Nunca antes, hablar de Ética en la Función Pública había sido tan urgente y tan actual como ahora, cuando las evidencias nos muestran que por todos lados, existe un lento socavamiento de las bases sobre las que se fundaron las instituciones de la sociedad (al menos, formalmente): los principios éticos y del bien común, especialmente ahora, cuando hay un aumento sostenido de actos públicos que riñen con los más elementales principios éticos:
Actualmente existe un proceso de globalización de la corrupción que va penetrando en los diversos rincones del planeta. Este proceso se asienta sobre todo ahí donde los valores se diluyen o pierden fuerza. (Oscar Diego)
Por ello, retomar el discurso y acompañarlo con esfuerzos concretos por transformar la institucionalidad del Estado desde los principios éticos, es una tarea tan urgente, como impostergable.
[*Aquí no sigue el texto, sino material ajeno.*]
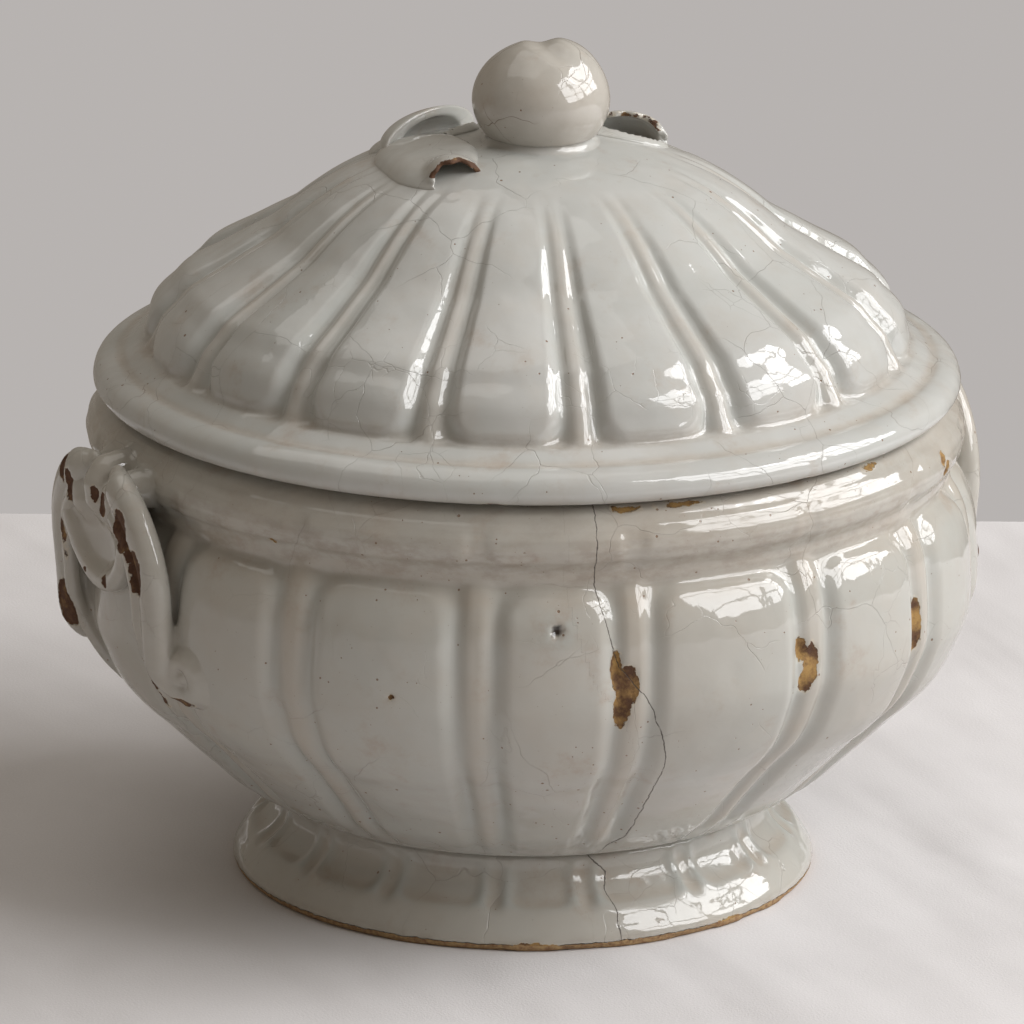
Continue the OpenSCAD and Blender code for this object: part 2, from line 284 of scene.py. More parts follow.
def crack_field(phi, r, z, path):
    """Signed distance from a crack, in mm."""
    best = np.full(np.broadcast(phi, r, z).shape, FAR)
    for (phi_a, z_a), (phi_b, z_b) in zip(path, path[1:]):
        ax = np.radians(turn_between(phi, phi_a)) * r
        bx = np.radians(phi_b - phi_a) * r
        by = z_b - z_a
        t = np.clip((ax * bx + (z - z_a) * by) / (bx * bx + by * by), 0, 1)
        dx, dz = ax - t * bx, (z - z_a) - t * by
        side = np.where(bx * (z - z_a) - by * ax > 0, 1.0, -1.0)
        distance = np.hypot(dx, dz) * side
        best = np.where(np.abs(distance) < np.abs(best), distance, best)
    return best


# --------------------------------------------------------------------- meshes
# What the glaze reads at each vertex, and its value where a piece has none of it
MARKS = {"pool": 0, "thin": 0, "dirt_and_shade": 0, "chip": -FAR, "crack": FAR, "hole": 0, "raw": 0}


def make_piece(name, points, quads, marks, body, nodes, slot, material):
    """A smooth mesh from points in mm, riding on a CAD body."""
    mesh = bpy.data.meshes.new(name)
    mesh.vertices.add(len(points))
    mesh.vertices.foreach_set("co", (points * MM).astype(np.float32).ravel())
    mesh.loops.add(quads.size)
    mesh.loops.foreach_set("vertex_index", quads.astype(np.int32).ravel())
    mesh.polygons.add(len(quads))
    starts = np.arange(len(quads)) * 4
    mesh.polygons.foreach_set("loop_start", starts.astype(np.int32))
    mesh.polygons.foreach_set("loop_total", np.full(len(quads), 4, np.int32))
    mesh.update(calc_edges=True)
    mesh.validate()
    mesh.shade_smooth()
    for mark, nothing in MARKS.items():
        values = np.broadcast_to(np.ravel(marks.get(mark, nothing)), len(points))
        layer = mesh.attributes.new(mark, "FLOAT", "POINT")
        layer.data.foreach_set("value", values.astype(np.float32))
    mesh.materials.append(material)
    piece = bpy.data.objects.new(name, mesh)
    bpy.context.scene.collection.objects.link(piece)
    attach(piece, body)
    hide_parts(*nodes)
    return piece


def turned_piece(name, line, closed, shape, marks, **made):
    """A line (r, z) turned round the axis and pushed out by shape(phi, r, z), with its marks.

    A closed line is the section of a ring. An open one is a shell that starts and
    ends at the axis or at a hidden edge."""
    slope = np.gradient(line, axis=0)
    slope = slope / np.linalg.norm(slope, axis=1)[:, None]
    rows = len(line)
    phi, r = np.meshgrid(np.arange(COLUMNS) * 360 / COLUMNS, line[:, 0])
    z = np.repeat(line[:, 1:], COLUMNS, 1)
    height = shape(phi, r, z)
    out_r = np.maximum(r + height * slope[:, 1:], 0)
    out_z = np.maximum(z - height * slope[:, :1], 0)
    a = np.radians(phi)
    points = np.stack([out_r * np.cos(a), out_r * np.sin(a), out_z], -1).reshape(-1, 3)

    i = np.arange(rows if closed else rows - 1)[:, None]
    j = np.arange(COLUMNS)[None, :]
    k = (j + 1) % COLUMNS
    below, above = i * COLUMNS, ((i + 1) % rows) * COLUMNS
    quads = np.stack(np.broadcast_arrays(below + j, below + k, above + k, above + j), -1)
    return make_piece(name, points, quads.reshape(-1, 4), marks(phi, r, z), **made)


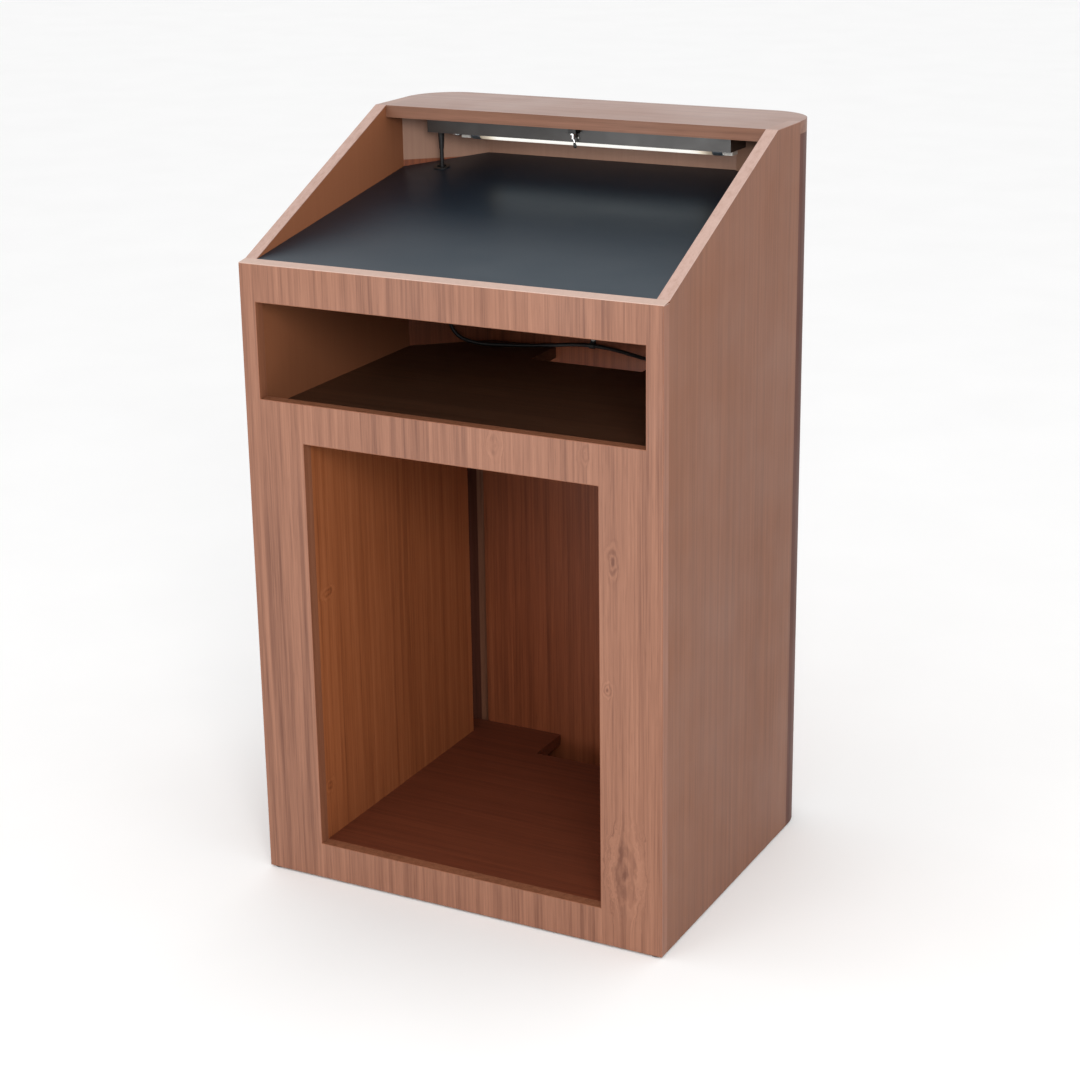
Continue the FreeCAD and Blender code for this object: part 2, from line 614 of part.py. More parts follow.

No hablamos, por supuesto, de utilizar el lenguaje ético para tapizar paredes, engalanar discursos, sino de una serie de leyes, mecanismos, procedimientos y discurso público que armonicen el discurso con la práctica, y no simplemente que nos llenen de informes con cifras infladas y resultados imaginarios que nadie cree.
De hecho, esa capacidad de las administraciones públicas para “fabricar mentiras” fue públicamente demostrada en México por la investigadora Sara Sefchovich, en su sugerente obra “País de Mentiras”, en el que la reseña del libro nos anuncia:
¡Qué país maravilloso es el México de los discursos y los informes, de las leyes, las cifras, las comisiones, los convenios internacionales y la publicidad! Pero… ¿y la realidad? Ese es un pequeño detalle sin importancia. La forma de gobernar en nuestro país consiste en mentir y este libro señala y denuncia las mentiras del poder.
Si en Guatemala se hiciera un esfuerzo similar, seguro encontraríamos en los informes públicos de SEGEPLAN y en los discursos de los funcionarios públicos, una realidad similar, de datos y supuestos logros que no concuerdan con la realidad. Y si desde la máxima autoridad de nuestros Estados se acostumbra mentir, ocultar, tergiversar y falsear datos, y lo que es peor, anunciarlos a cada rato en la propaganda oficial que cuesta millones de quetzales al año, gasto que llora sangre en un país con tantas necesidades insatisfechas, ¿Qué se puede esperar del resto de funcionarios públicos?
El problema ético en la Administración Pública guatemalteca empieza, por supuesto, desde la Ley Electoral y de Partidos Políticos (LEPP), ya que la ausencia de un adecuado financiamiento público a los Partidos Políticos y los débiles controles a la propaganda y el gasto en publicidad de los mismos, determina que hayan millonarias inversiones en el ámbito público que de algún modo deben pagarse; de hecho, las estimaciones de Acción Ciudadana nos hablan de que sólo en los períodos electorales del 2003, 2007 y 2011, los partidos políticos gastaron alrededor de 1,537 millones de quetzales, un aproximado de 192 millones de dólares, lo que nos habla de un despilfarro enorme de recursos que de algún modo se paga. Y la experiencia ha demostrado que la forma de pagar esta inmensa deuda es por medio de nombramientos a los financistas de campaña, dudosas comisiones, millonarios contratos de servicios y por supuesto, un sinfín de actos de corrupción.
En síntesis, hablar de ética en el ámbito público es empezar a cambiar los arraigados patrones establecidos en esta sociedad, de manera que dejemos atrás la doble moral: la arraigada costumbre de decir lo que no hacemos, y a hacer lo que no decimos; Países de Mentira, como diría Sara Sefchovich.